Cross-Section of Expected Stock Returns: An Application of Fama-French Five Factor Model in Nepal
DOI:
https://doi.org/10.3126/batuk.v10i1.62299Keywords:
cross-section of expected stock returns, Fama-French five factor model, asset pricing modelAbstract
This study aimed to analyze the efficiency of Fama-French five factor model to explain cross-section stock returns in Nepalese stock market. The study adopted descriptive and analytical research design. Out of 228 firms listed in NEPSE, following judgmental sampling design, 65 firms were selected which met the sampling criteria. Panel data was collected from secondary source for the period of July 16, 2016 to July 16, 2022. Sampling frame, daily stock prices and dividends were obtained from official website of Nepal Stock Exchange (NEPSE).

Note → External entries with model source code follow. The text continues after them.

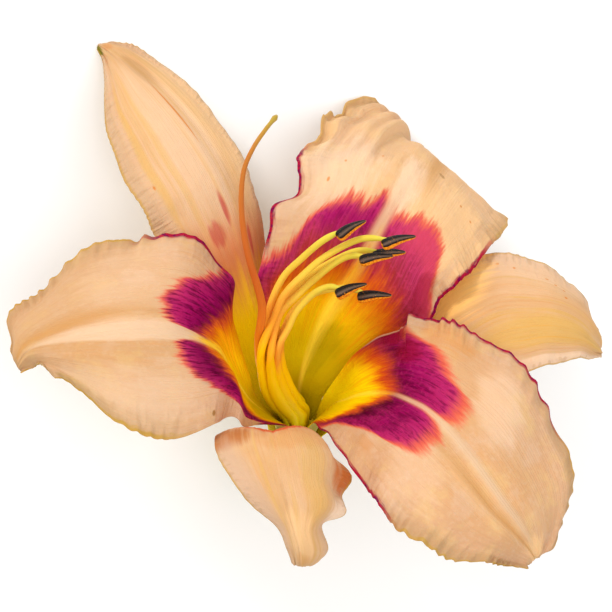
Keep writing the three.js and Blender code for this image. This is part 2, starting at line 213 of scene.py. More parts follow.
def furrowed_top(along, across):
    """The upper petal's folded back edge: furrows at the left, a long even bend at the right,
    and a bay and a bulge in its left margin."""
    lengthwise = window(along, 0.5 + 0.08 * smooth(across, -0.5, -0.2), 0.7, 0.88, 0.97)
    depth = stepped(across, [
        (-1, 0.3), (-0.93, -1.6), (-0.84, 0.2), (-0.74, -1.1), (-0.62, 0.9), (-0.52, -0.5), (-0.45, 0.5),
        (-0.36, -2.6), (-0.26, -2.4), (-0.03, 0), (0.3, -1.5), (0.55, -1.7), (0.8, -0.9), (1, 0)])
    notched = smooth(-across, 0.7, 1.0) * stepped(along, [
        (0.37, 0), (0.41, -0.5), (0.466, 2.2), (0.512, -1.5), (0.565, 0.9), (0.6, 0.5), (0.625, 0.3),
        (0.643, -1.1), (0.655, -1.0), (0.672, 1.4), (0.69, 1.1), (0.72, 0), (0.738, -0.3),
        (0.757, 1.2), (0.785, 0.5), (0.82, 0)])
    return depth * lengthwise + notched, notched


def lapped_flap(along, across):
    """The step in the right petal's upper half, whose outer part laps over the throat."""
    far_out = smooth(-across, 0.45, 0.75)
    step = window(along, 0.416, 0.434, 0.46, 0.62)
    drawn_in = window(along, 0.34, 0.41, 0.42, 0.434)
    return 1.6 * far_out * step - 0.8 * far_out * drawn_in, -1.4 * far_out**2 * drawn_in


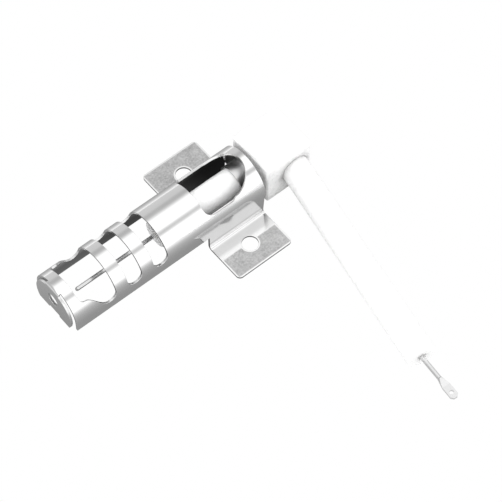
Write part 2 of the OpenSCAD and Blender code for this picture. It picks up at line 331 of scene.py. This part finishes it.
# cut edges of the hood's sheet; low down, on the wings' outer edges, they are darker
cutFinish = {"tone": 0.8, "roughness": 0.25, "grain": 0.05, "relief": 0.03, "lowTone": 0.3, "lowTop": 0.001}
clipFinish = {"tone": 0.72, "roughness": 0.32, "grain": 0.08, "relief": 0.08}
sparkFinish = {"tone": 0.7, "roughness": 0.16, "grain": 0.02, "relief": 0.01}
leadFinish = {"tone": 0.72, "roughness": 0.28, "grain": 0.03, "relief": 0.02}

ceramicFinish = {
    "tone": 0.925,
    "speck": 0.06,
    "glow": 0.7,  # share of the light that spreads inside the ceramic
    "glowDepth": 0.004,
    "reach": 0.008,  # how far away a neighbour still brings painted shade onto the glaze
    "openFrom": 0.15,
    "openTo": 0.9,
    "rodTone": 0.75,  # painted shade tone deep in the gaps round the rod, the block and the arm
    "blockTone": 0.02,
    "armTone": 0.6,
    "sideways": (-0.8, 0.0),  # the normal's Y over which the painted shade fades
    "elsewhere": 0.2,  # share of the painted shade on all other faces
    "index": 1.5,
    "relief": 0.01,
}


# white glaze with painted shade: it greys where the surface is closed in, on faces that look towards -Y most
# of all
def makeCeramic(name, gapShadeTone):
    f = ceramicFinish
    mat, tree, shader = newMaterial(name)
    coat = placeGroup(tree, glaze, Position=objectPosition(tree), Tone=grey(f["tone"]),
                      Speck=f["speck"])
    # painted shade: ambient occlusion, weighted towards faces that look to -Y, mixes the colour towards the
    # dark gap tone
    gap = addNode(tree, "ShaderNodeAmbientOcclusion", samples=16)
    gap.inputs["Distance"].default_value = f["reach"]
    paintedShade = remap(tree, gap.outputs["AO"], f["openFrom"], f["openTo"], 1.0, 0.0, True)
    facing = splitParts(tree, addNode(tree, "ShaderNodeTexCoord").outputs["Normal"])[1]
    share = remap(tree, facing, *f["sideways"], 1.0, f["elsewhere"], True)
    paintedShade = mathNode(tree, "MULTIPLY", paintedShade, share)
    tree.links.new(mixColor(tree, paintedShade, coat.outputs["Color"], grey(gapShadeTone)), shader.inputs["Base Color"])
    tree.links.new(coat.outputs["Roughness"], shader.inputs["Roughness"])
    shader.inputs["IOR"].default_value = f["index"]
    shader.inputs["Subsurface Weight"].default_value = f["glow"]
    shader.inputs["Subsurface Radius"].default_value = (1.0, 1.0, 1.0)
    shader.inputs["Subsurface Scale"].default_value = f["glowDepth"]
    bumped(tree, shader, coat.outputs["Height"], f["relief"], glazeGrain["reliefDepth"])
    return mat


cementFinish = {
    "sandScale": 3200.0,
    "dark": (0.5, 0.48, 0.44, 1),
    "pale": (0.86, 0.84, 0.8, 1),
    "roughness": (0.75, 0.95),
    "relief": 0.5,
    "reliefDepth": 0.0001,
}


def makeCement():
    f = cementFinish
    mat, tree, shader = newMaterial("cement")
    sand = noise(tree, objectPosition(tree), f["sandScale"], 6.0, 0.7)
    tree.links.new(mixColor(tree, sand, f["dark"], f["pale"]), shader.inputs["Base Color"])
    tree.links.new(remap(tree, sand, 0.3, 0.7, *f["roughness"]), shader.inputs["Roughness"])
    bumped(tree, shader, sand, f["relief"], f["reliefDepth"])
    return mat


brassFinish = {
    "ringScale": (4200, 60, 60),  # turning marks run round X
    "dark": (0.6, 0.44, 0.18, 1),
    "bright": (0.82, 0.66, 0.34, 1),
    "roughness": (0.25, 0.4),
    "relief": 0.1,
    "reliefDepth": 0.00005,
}


def makeBrass():
    f = brassFinish
    mat, tree, shader = newMaterial("turnedBrass")
    rings = noise(tree, stretched(tree, objectPosition(tree), f["ringScale"]), 1.0, 3.0, 0.6)
    tree.links.new(mixColor(tree, rings, f["dark"], f["bright"]), shader.inputs["Base Color"])
    tree.links.new(remap(tree, rings, 0.3, 0.7, *f["roughness"]), shader.inputs["Roughness"])
    shader.inputs["Metallic"].default_value = 1.0
    bumped(tree, shader, rings, f["relief"], f["reliefDepth"])
    return mat


def paint(name, mat):
    mesh = nodes[name].data
    if not mesh.materials:
        mesh.materials.append(mat)
    for i in range(len(mesh.materials)):
        mesh.materials[i] = mat


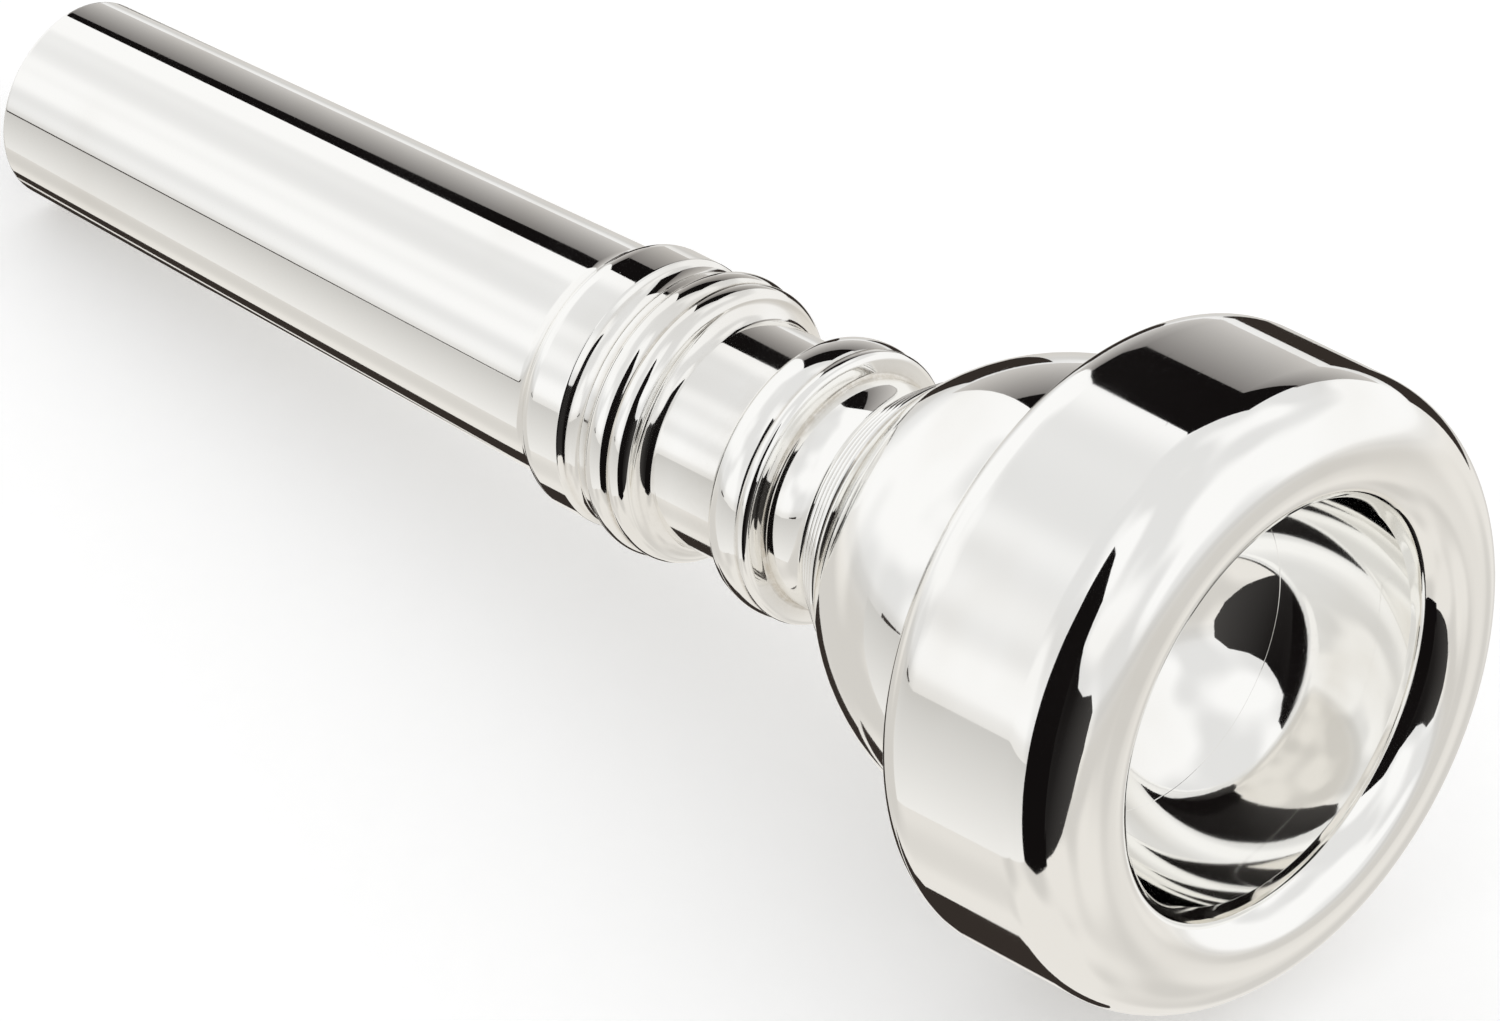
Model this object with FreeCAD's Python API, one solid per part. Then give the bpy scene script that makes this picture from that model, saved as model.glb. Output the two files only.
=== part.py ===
import FreeCAD, Part

# A cornet mouthpiece in three turned brass pieces that screw together:
#   rim    the playing rim with the upper wall of the cup, a ring with a female thread
#   cup    the bowl and the throat, with a male thread above and a female one below
#   stem   the tapered shank with its turned collars, and the backbore through it
# Millimetres.  The common axis is Y.  The origin is the centre of the shank's end face,
# and the rim faces -Y.  Every outline is drawn as (station, radius), where the station
# is the distance from the shank's end towards the rim, so Y = -station.

import math
import os

# ---- driving dimensions -------------------------------------------------------------
TOTAL_LENGTH = 69.1
RIM_DIAMETER = 27.0
CREST_DIAMETER = 20.8        # the rim's highest line
BITE_DIAMETER = 17.2         # the rim's inner edge, where the cup begins
BITE_DROP = 1.8              # the bite lies this far below the highest line
BITE_BREAK = 12.0            # degrees of its ellipse that the inner round stops short of
FRONT_ROUND_LENGTH = 3.15    # the cushioned front edge, along the axis
BACK_FACE_STATION = 58.55
BACK_ROUND = 2.15
COVE_RADIUS = 1.35           # between the bowl and the rim's back face

CUP_DEPTH = 8.7              # from the bite to the bottom of the bowl's ellipse
CUP_FLOOR_RADIUS = 3.2       # where the ellipse turns into the shoulder of the throat
THROAT_DIAMETER = 3.7

BOWL_OUTLINE_RADIUS = 11.48
BOWL_OUTLINE_CENTRE = (57.53, -1.5)
BOWL_FOOT = (49.1, 6.28)
FINE_RING_COUNT = 4          # turned rings between the neck and the bowl
FINE_RING_HEIGHT = 0.07

TIP_DIAMETER = 8.7
TIP_ROUND = 0.12
SHANK_TAPER = 0.05           # 1 in 20, on the diameter
SHANK_LENGTH = 31.2          # up to the first collar
NECK_DIAMETER = 9.86
COLLAR_DIAMETER = 11.66
RING_DIAMETER = 12.22
BEAD_DIAMETER = 11.94
BACKBORE_EXIT_DIAMETER = 7.1
BACKBORE_KNEE = (22.0, 3.05)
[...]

Firm-specific accounting data was obtained from annual reports of sample firms. 28 days weighted average Treasury bill rates were used as a proxy for risk free rate which was obtained from Economic bulletin of Nepal Rastra Bank. Three types of portfolios were constructed namely 25 Size-BM portfolios, 25 Size-ROE portfolios and 25 Size-Investment portfolios. Factor returns were created by using 2 × 3 and 2 × 2 × 2 × 2 sorting. Regression result revealed that the Fama-French five factor model is capable to capture the variation in cross-section stock returns in Nepal. Among five factors, the market risk premium found to be the most prominent factor affecting stock returns.